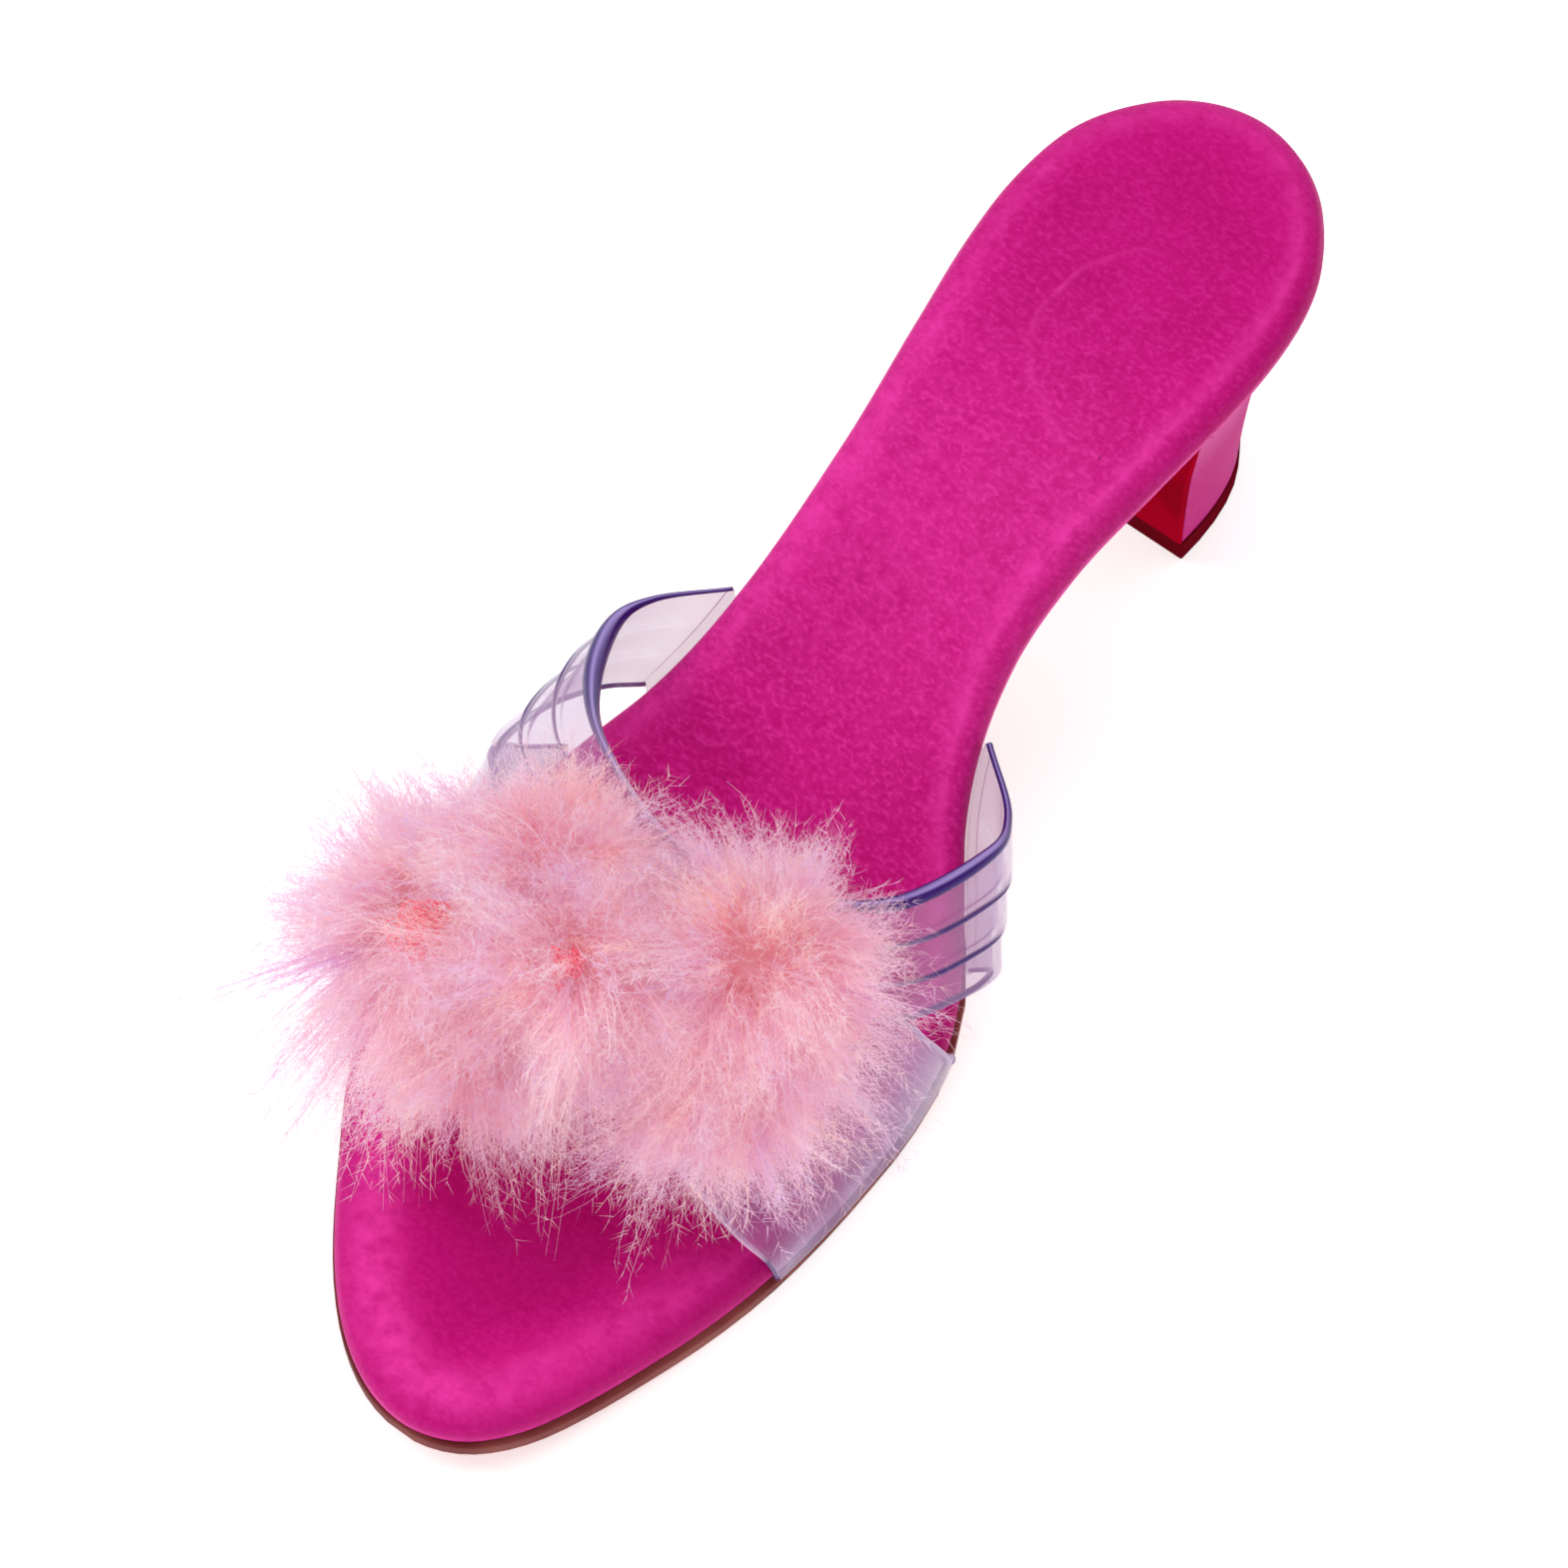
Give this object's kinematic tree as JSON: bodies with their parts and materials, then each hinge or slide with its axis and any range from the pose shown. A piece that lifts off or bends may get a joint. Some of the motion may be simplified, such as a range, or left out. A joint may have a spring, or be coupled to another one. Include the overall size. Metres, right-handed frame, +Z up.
{
  "type": "heeled mule with feather trim",
  "caption": "Open-toe mule on a block heel: padded satin footbed, clear vinyl cross-over bands and a marabou feather trim over the vamp.",
  "frame": {"origin": "middle of the heel tip's wearing face, on the floor", "axes": "+Z up, the toe points to -Y, +X is the medial side of this right shoe"},
  "size_m": [0.1159, 0.2382, 0.0892],
  "materials": {
    "satin": "satin, soft sheen",
    "heel_satin": "satin, soft sheen",
    "leather": "smooth, low gloss",
    "tip": "matt",
    "vinyl": "clear, polished",
    "marabou": "downy feather"
  },
  "bodies": {
    "root": {"outsole": "leather", "footbed": "satin", "heel_block": "heel_satin", "heel_tip": "tip", "vamp": "vinyl", "marabou": "marabou"}
  },
  "joints": []
}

= = = = =

▶ Task description
Repeat the data exactly. Leave nothing out.

▶ Reply
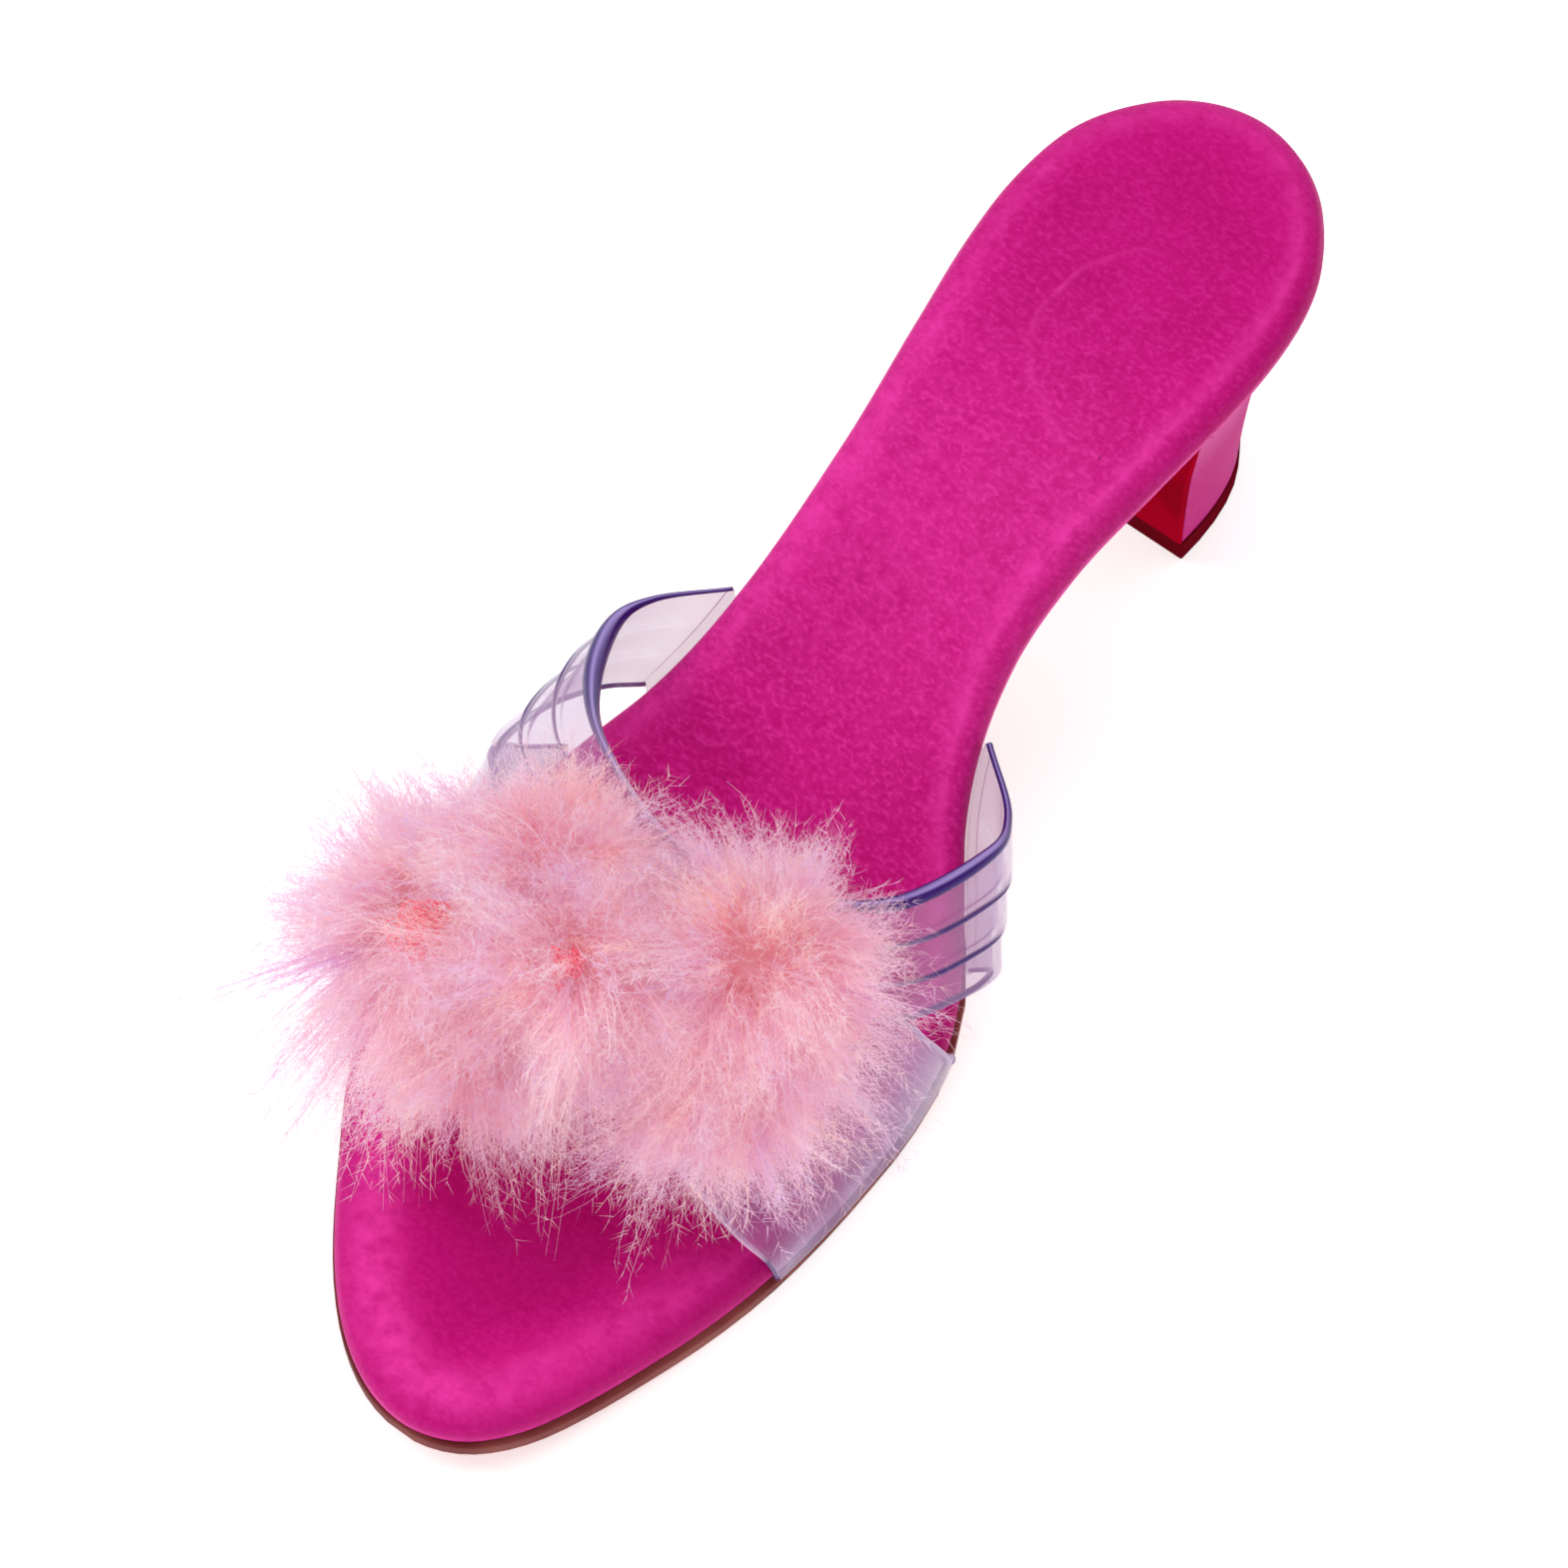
Give this object's kinematic tree as JSON: bodies with their parts and materials, then each hinge or slide with its axis and any range from the pose shown. A piece that lifts off or bends may get a joint. Some of the motion may be simplified, such as a range, or left out. A joint may have a spring, or be coupled to another one. Include the overall size. Metres, right-handed frame, +Z up.
{
  "type": "heeled mule with feather trim",
  "caption": "Open-toe mule on a block heel: padded satin footbed, clear vinyl cross-over bands and a marabou feather trim over the vamp.",
  "frame": {"origin": "middle of the heel tip's wearing face, on the floor", "axes": "+Z up, the toe points to -Y, +X is the medial side of this right shoe"},
  "size_m": [0.1159, 0.2382, 0.0892],
  "materials": {
    "satin": "satin, soft sheen",
    "heel_satin": "satin, soft sheen",
    "leather": "smooth, low gloss",
    "tip": "matt",
    "vinyl": "clear, polished",
    "marabou": "downy feather"
  },
  "bodies": {
    "root": {"outsole": "leather", "footbed": "satin", "heel_block": "heel_satin", "heel_tip": "tip", "vamp": "vinyl", "marabou": "marabou"}
  },
  "joints": []
}